> Given information
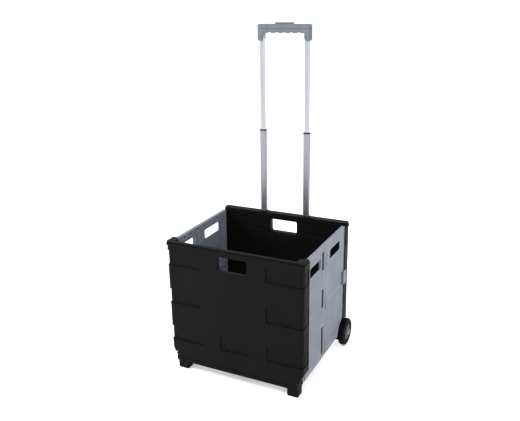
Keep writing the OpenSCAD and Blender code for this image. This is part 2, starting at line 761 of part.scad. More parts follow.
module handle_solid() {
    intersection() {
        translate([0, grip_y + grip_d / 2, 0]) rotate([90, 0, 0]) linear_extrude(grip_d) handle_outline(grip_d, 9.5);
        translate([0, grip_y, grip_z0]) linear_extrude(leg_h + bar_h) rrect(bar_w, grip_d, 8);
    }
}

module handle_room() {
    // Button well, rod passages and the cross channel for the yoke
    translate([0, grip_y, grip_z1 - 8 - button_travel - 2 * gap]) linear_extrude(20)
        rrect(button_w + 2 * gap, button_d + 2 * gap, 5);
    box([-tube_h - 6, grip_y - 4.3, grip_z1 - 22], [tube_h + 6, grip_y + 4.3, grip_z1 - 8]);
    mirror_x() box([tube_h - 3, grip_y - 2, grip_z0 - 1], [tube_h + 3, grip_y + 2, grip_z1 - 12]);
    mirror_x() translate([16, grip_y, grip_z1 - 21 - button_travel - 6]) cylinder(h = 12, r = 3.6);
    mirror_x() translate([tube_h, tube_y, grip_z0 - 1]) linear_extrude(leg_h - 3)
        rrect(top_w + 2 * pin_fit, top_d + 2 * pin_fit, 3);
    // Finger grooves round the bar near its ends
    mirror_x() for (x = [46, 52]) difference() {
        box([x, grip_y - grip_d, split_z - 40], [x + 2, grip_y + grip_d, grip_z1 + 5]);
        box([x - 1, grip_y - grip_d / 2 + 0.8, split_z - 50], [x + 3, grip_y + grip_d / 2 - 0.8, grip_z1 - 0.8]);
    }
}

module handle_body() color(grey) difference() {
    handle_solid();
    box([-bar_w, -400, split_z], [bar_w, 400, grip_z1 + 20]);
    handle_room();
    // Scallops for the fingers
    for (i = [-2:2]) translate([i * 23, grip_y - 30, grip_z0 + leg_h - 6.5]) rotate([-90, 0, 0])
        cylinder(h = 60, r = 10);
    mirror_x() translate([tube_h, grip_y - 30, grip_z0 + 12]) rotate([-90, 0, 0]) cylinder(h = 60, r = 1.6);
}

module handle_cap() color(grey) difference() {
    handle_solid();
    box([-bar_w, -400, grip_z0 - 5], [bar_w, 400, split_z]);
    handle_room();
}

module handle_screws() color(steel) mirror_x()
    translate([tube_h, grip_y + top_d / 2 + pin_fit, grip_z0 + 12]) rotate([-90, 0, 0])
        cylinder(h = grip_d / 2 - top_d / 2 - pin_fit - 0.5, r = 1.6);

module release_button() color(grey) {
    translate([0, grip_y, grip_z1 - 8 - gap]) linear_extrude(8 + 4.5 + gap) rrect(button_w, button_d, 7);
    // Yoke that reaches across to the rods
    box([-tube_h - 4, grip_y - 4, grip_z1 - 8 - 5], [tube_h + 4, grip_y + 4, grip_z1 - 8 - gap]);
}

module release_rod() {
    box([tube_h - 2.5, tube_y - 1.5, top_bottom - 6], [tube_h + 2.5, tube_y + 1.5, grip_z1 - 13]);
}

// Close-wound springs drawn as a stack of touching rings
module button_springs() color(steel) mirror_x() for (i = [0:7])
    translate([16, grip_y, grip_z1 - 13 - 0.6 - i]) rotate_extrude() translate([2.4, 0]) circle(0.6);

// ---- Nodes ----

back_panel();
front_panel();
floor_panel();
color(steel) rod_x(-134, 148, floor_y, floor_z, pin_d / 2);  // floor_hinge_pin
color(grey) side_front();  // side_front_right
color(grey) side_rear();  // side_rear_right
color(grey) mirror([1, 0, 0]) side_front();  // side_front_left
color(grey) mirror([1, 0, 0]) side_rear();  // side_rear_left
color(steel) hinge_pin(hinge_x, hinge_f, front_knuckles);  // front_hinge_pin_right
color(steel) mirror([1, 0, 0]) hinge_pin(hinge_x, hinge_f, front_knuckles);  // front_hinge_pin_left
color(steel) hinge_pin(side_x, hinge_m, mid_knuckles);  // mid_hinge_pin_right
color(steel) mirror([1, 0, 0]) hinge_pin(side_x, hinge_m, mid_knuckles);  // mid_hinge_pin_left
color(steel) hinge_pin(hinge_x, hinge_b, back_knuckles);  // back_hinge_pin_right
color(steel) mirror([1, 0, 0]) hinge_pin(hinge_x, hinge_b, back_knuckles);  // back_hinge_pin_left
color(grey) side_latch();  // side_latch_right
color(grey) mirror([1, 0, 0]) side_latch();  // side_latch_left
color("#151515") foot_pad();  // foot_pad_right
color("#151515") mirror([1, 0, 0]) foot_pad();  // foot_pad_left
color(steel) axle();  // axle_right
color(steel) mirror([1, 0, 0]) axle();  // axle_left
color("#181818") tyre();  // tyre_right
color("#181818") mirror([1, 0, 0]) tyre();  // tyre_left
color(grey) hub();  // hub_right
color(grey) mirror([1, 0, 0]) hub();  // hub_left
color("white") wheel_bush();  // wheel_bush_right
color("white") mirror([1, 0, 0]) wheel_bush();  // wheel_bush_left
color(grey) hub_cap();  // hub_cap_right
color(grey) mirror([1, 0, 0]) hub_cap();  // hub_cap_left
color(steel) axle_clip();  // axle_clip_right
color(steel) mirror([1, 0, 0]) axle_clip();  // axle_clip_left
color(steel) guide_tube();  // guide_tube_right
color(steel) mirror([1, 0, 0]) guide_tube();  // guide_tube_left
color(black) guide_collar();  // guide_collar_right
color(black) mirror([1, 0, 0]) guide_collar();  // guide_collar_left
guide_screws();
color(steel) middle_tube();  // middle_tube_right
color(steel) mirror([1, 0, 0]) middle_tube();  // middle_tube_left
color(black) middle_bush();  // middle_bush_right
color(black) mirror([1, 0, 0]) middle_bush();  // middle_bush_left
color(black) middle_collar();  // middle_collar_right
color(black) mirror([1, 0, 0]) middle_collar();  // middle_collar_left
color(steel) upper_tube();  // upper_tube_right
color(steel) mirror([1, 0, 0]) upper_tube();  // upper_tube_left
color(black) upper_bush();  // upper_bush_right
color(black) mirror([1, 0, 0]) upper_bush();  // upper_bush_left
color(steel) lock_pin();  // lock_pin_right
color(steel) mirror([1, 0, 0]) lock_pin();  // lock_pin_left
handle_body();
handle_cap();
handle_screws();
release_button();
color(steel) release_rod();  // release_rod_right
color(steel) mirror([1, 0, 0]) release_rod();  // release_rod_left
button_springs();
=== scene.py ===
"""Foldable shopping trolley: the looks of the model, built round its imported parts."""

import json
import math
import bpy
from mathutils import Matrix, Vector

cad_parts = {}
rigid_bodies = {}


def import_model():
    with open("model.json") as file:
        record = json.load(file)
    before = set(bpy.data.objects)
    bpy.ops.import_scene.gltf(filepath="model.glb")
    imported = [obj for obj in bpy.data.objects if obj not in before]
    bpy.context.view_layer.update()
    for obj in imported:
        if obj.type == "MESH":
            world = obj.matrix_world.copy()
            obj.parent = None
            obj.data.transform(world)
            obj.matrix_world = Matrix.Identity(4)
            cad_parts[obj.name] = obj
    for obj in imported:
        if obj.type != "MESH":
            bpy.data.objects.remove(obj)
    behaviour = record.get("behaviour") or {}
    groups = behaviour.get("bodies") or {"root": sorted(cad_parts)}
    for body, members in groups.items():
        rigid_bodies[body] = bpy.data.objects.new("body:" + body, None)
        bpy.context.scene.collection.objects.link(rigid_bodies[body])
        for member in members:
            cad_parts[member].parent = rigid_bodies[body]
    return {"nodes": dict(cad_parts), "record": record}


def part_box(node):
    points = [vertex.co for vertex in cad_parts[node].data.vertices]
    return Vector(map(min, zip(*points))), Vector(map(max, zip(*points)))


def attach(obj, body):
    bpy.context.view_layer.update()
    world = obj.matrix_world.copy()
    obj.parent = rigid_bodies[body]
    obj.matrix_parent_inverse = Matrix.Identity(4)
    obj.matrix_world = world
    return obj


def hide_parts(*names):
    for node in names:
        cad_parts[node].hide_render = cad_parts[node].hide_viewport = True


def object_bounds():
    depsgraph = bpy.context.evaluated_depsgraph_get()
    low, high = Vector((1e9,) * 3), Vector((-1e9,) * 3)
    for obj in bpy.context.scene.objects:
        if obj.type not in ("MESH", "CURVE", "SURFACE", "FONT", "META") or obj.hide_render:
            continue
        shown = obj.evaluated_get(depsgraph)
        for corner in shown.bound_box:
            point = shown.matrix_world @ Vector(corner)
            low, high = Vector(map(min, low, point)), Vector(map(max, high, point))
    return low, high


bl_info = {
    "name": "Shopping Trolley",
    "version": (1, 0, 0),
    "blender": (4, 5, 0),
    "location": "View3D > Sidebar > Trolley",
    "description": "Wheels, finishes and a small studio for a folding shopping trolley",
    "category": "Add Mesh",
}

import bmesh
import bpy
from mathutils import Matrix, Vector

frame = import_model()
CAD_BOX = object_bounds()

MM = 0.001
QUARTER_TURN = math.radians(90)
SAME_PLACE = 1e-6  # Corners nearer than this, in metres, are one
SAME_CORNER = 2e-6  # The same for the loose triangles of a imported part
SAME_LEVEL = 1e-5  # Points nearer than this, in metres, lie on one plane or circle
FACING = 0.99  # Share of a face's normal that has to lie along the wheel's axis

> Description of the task
Working from the data above, extract solely the lines from the one containing "handle_body();" through the one containing "before = set(bpy.data.objects)", exactly as they appear, both included.

> Full response
handle_body();
handle_cap();
handle_screws();
release_button();
color(steel) release_rod();  // release_rod_right
color(steel) mirror([1, 0, 0]) release_rod();  // release_rod_left
button_springs();
=== scene.py ===
"""Foldable shopping trolley: the looks of the model, built round its imported parts."""

import json
import math
import bpy
from mathutils import Matrix, Vector

cad_parts = {}
rigid_bodies = {}


def import_model():
    with open("model.json") as file:
        record = json.load(file)
    before = set(bpy.data.objects)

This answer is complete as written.